Streaming Dense Video Captioning
Streaming DVC is a framework for dense captioning of long videos. Details can be found in the paper.
-
Dense VOC is an end-to-end model for joint object detection, tracking, and captioning in videos. Details can be found in the paper.
Scenic projects
A typical project consists of models, trainers, configs, a runner, and some utility functions developed for the project.
Models
Models are entities that define the network architecture, loss function, and
metrics. Network architectures are built using Flax nn.Modules. Common loss
functions and metrics can be included via a
Base Model, or within the project
itself for more specific use-cases.
To be accessible by the trainer, a model newly-defined by a project needs to be
registered within a specific project.

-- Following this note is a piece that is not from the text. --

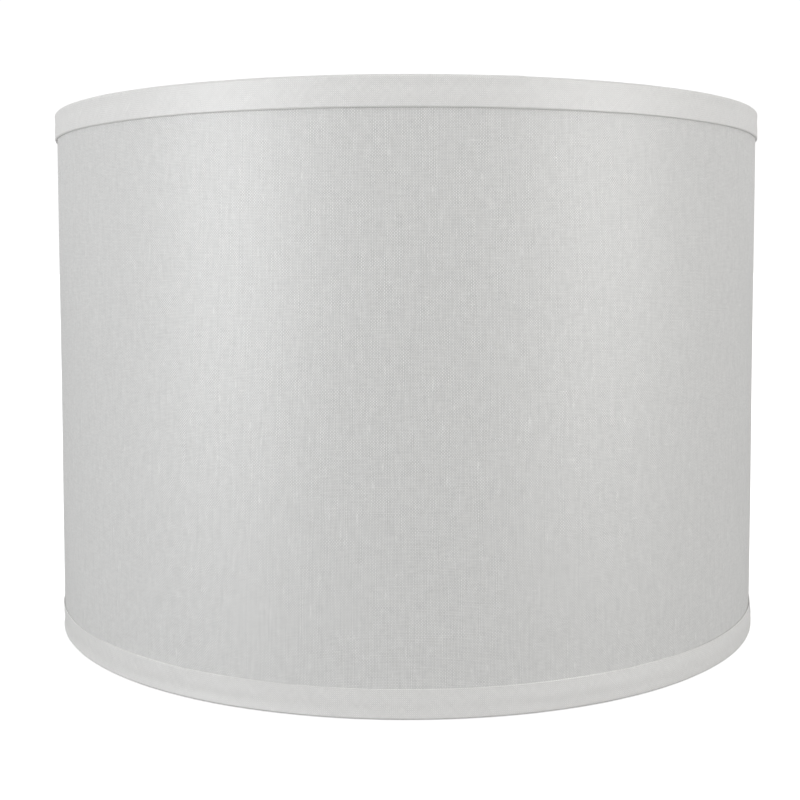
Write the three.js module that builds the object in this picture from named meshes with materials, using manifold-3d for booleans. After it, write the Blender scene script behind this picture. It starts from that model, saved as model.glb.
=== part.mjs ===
// A hardback drum lamp shade. Linen is laminated to a thin styrene sheet and rolled into a
// cylinder round two wire rings, and both edges are bound in folded tape. Three wire arms,
// welded to the top ring, drop to a hub with a hole for the stud of the lamp's harp.
//
// Millimetres, +Z up. The origin is on the shade's axis, on the plane of its bottom edge,
// and the seam runs up the back, at +Y.

import * as THREE from "three";
import { mergeVertices } from "three/addons/utils/BufferGeometryUtils.js";
import Module from "manifold-3d";

// ---------------------------------------------------------------- driving dimensions

const shadeDiameter = 355.6; // across the linen, 14 in
const shadeHeight = 254; // over both trims, 10 in

const linenThickness = 0.5;
const styreneThickness = 0.4;
const seamLap = 10; // how far one end of the laminated sheet runs under the other
const seamRamp = 12; // the stretch in which that end drops inwards, beside the seam
const seamTapeWidth = 8;
const seamTapeThickness = 0.2;

const ringWire = 2.8; // diameter of the wire of both rings

const trimWidth = 12.7; // the band of tape seen from outside, half an inch
const trimReturn = 9.5; // from the shade's edge to the tape's other edge, inside
const tapeThickness = 0.5; // one layer; the outside band is hemmed, so it is two
const tapeShoulder = 2; // the stretch in which the tape comes back from the ring to the lining
const hemRounding = 0.35;
const edgeRounding = 1.2; // the tape's turn over the shade's edge

const armCount = 3;
const firstArmAngle = 30; // degrees from +X, so that no arm stands at the seam
const armWire = 3.2; // diameter
const hubDrop = 25.4; // from the shade's top edge down to the middle of the hub, 1 in
const armStub = 7; // from the ring to the corner where the arm turns down
const armRampRun = 11; // how far in the arm moves while it comes down
const armBend = 5; // length cut from each side of a corner by its bend

const studHole = 11.1; // bore of the eyelet, 7/16 in
const eyeletWall = 0.8;
const eyeletFlangeWidth = 2.65; // the rolled ends, outside the tube
const hubFlatMargin = 1.5; // the flat of the stamped shells, outside the eyelet's flange
const hubSlopeRun = 5.5; // from that flat to the rim
const hubShell = 1.2; // sheet thickness of the stamped shells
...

As an exception, the baseline models
are registered directly in model_lib.models.
Trainers
Trainers implement the training and evaluation loops of the model. There are
already standard trainers that are provided in Scenic for classification,
segmentation, and adaptation (located in the train_lib module).
These trainers are directly registered in train_lib_deprecated/trainers and
given the careful optimization of these trainers for fast and efficient training
on accelerators (in particular TPUs), they can be forked by projects for further
customization. Projects need to register the new trainers they define within
their project, or they can simply use the standard Scenic trainers when no
modification is needed.
Configs
Config files are used to configure experiments. They define (hyper-)parameters for the selected model, trainer, and dataset (e.g. number of layers, frequency of logging, etc).
Binaries
Binaries bind models, trainers, and datasets together based on the config and
start the training. Usually, this is a main.py within the project that also
contains the registry for the project specific models and trainers. Note that
baselines make use of Scenic's default binary main.py.
Registries
There are three types of objects that can be registered in Scenic:
model, trainer, and dataset. A registry could be any simple data structure
that maps a string name to an object, for instance, a python dictionary.
Scenic defines a dataset registry that uses ad-hoc importing to lazy-load
the code for the input pipeline of a requested dataset. This registry lives in
dataset_lib/datasets.py. There are common trainers and models that are
registered in train_lib_deprecated/trainers.py and model_lib/models.py. However,
a project can define its own dataset, model, and trainer and make a small
registry for these objects within the project, e.g. in the project's main.py
so that the right model, trainer, and dataset are selectable using the
configs specified in the config file.